Andreas Keil

Title

Learning in the visual brain: Generalization versus sharpening

Processing capabilities for many low-level visual features are experientially malleable, aiding sighted organisms in adapting to dynamic environments. In this presentation, we discuss how visuocortical responses change as human observers learned to associate exemplars drawn from a given feature dimension with aversive outcomes. Using classical aversive conditioning while recording dense-array EEG and pupillometry, we tested the pre-registered hypotheses of either sharpening or generalization for a range of feature dimensions, including orientation, motion direction, object category, and spatial location. Models of gaussian (generalization) or difference-of-gaussian (sharpening) changes after, compared to pre-conditioning were directly compared in a Bayesian framework.
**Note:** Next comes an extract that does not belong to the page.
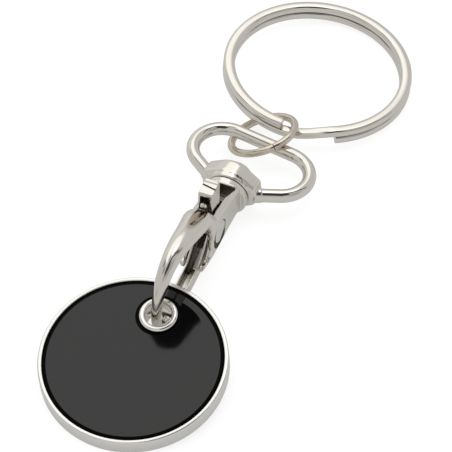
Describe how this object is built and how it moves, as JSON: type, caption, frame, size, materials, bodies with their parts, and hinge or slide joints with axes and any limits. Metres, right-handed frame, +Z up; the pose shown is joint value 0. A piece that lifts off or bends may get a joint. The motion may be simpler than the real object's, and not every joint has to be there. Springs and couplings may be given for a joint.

We found that visuocortical responses were selectively heightened when viewing aversively paired features for all feature dimensions. In the case of orientation, motion direction, and spatial location, effects displayed a non-linear, difference-of-gaussian profile across neighboring exemplars on a feature gradient, consistent with suppressive surround modulation of non-prioritized features. Measures of alpha band (8 – 12.8 Hz) activity and pupil diameter showed evidence of generalization. These results indicate that aversive conditioning of low-level visual prompts sharpened tuning in visual cortex. By contrast, aversive conditioning of higher-level features such as object category prompts linearly graded (generalization) modulation in visual cortex. These effects mirror the effects seen for top-down influences indexed by alpha power reduction and autonomic responses, also showing generalization. We summarize these changes in a computational model of adaptive population tuning as a function of experience.

Biography

The long-term goal of my laboratory’s research is to characterize how human beings adapt to perceived environmental challenges. Much of our work has focused on how healthy individuals and patients with psychiatric or neurological disorders process sensory events and how experience changes the neurophysiological systems underlying constructs such as perception, emotion, and motivation. To address these questions, we use a multi-method framework which includes self-report, electrophysiological, neuroimaging, and somato-visceral measures. My work has been continuously funded by NIH since 2009. We also have led efforts to establish robust, reliable, and valid indices of sensation and perception that are based in human electrophysiology, and that are objective and continuous in nature.